### MATERIAL:
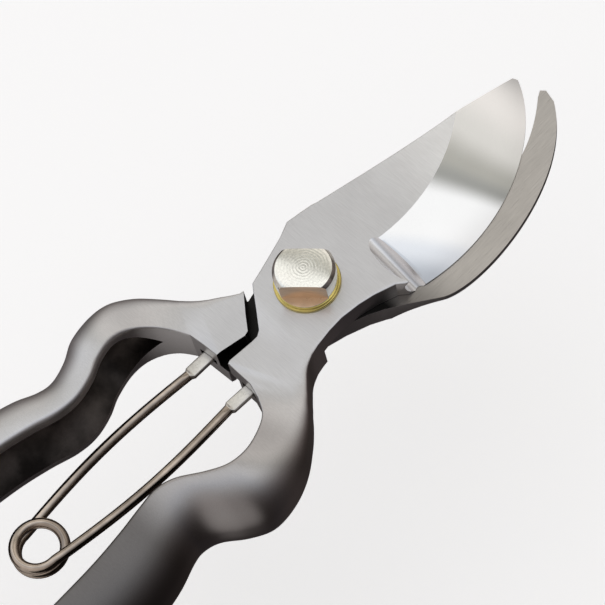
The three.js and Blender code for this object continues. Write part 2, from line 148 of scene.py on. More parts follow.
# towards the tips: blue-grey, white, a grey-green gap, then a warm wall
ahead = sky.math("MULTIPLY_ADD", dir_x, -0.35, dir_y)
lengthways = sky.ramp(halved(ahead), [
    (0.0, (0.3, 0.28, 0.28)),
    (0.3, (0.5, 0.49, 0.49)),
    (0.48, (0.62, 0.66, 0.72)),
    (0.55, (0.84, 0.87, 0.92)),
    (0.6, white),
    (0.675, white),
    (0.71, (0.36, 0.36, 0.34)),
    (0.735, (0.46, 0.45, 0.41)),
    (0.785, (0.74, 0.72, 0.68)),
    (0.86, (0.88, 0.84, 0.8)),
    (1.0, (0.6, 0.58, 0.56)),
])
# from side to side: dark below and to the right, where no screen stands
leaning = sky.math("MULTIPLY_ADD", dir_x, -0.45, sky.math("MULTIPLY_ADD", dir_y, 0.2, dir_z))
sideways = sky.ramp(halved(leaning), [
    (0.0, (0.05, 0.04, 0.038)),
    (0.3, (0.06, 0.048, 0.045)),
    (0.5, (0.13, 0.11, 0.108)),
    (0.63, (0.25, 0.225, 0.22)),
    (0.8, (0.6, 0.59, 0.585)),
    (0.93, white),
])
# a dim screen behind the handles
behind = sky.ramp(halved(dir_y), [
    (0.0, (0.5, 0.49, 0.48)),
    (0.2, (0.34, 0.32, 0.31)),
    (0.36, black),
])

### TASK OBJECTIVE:
Copy out the material word for word and line for line.

### ANSWER TO THIS TASK:
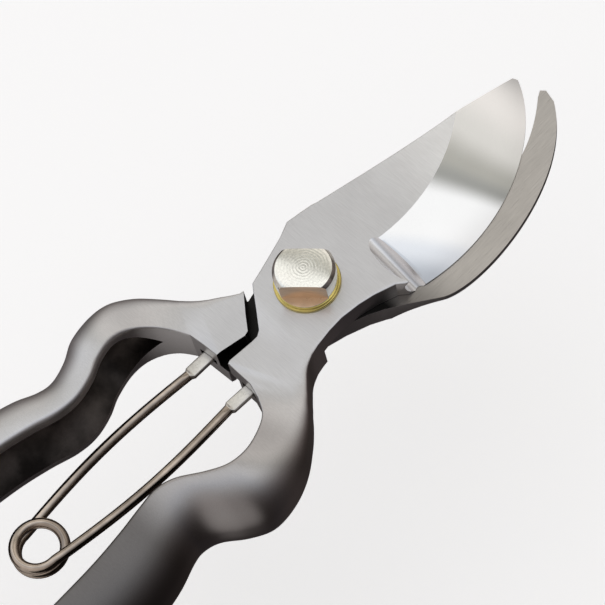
The three.js and Blender code for this object continues. Write part 2, from line 148 of scene.py on. More parts follow.
# towards the tips: blue-grey, white, a grey-green gap, then a warm wall
ahead = sky.math("MULTIPLY_ADD", dir_x, -0.35, dir_y)
lengthways = sky.ramp(halved(ahead), [
    (0.0, (0.3, 0.28, 0.28)),
    (0.3, (0.5, 0.49, 0.49)),
    (0.48, (0.62, 0.66, 0.72)),
    (0.55, (0.84, 0.87, 0.92)),
    (0.6, white),
    (0.675, white),
    (0.71, (0.36, 0.36, 0.34)),
    (0.735, (0.46, 0.45, 0.41)),
    (0.785, (0.74, 0.72, 0.68)),
    (0.86, (0.88, 0.84, 0.8)),
    (1.0, (0.6, 0.58, 0.56)),
])
# from side to side: dark below and to the right, where no screen stands
leaning = sky.math("MULTIPLY_ADD", dir_x, -0.45, sky.math("MULTIPLY_ADD", dir_y, 0.2, dir_z))
sideways = sky.ramp(halved(leaning), [
    (0.0, (0.05, 0.04, 0.038)),
    (0.3, (0.06, 0.048, 0.045)),
    (0.5, (0.13, 0.11, 0.108)),
    (0.63, (0.25, 0.225, 0.22)),
    (0.8, (0.6, 0.59, 0.585)),
    (0.93, white),
])
# a dim screen behind the handles
behind = sky.ramp(halved(dir_y), [
    (0.0, (0.5, 0.49, 0.48)),
    (0.2, (0.34, 0.32, 0.31)),
    (0.36, black),
])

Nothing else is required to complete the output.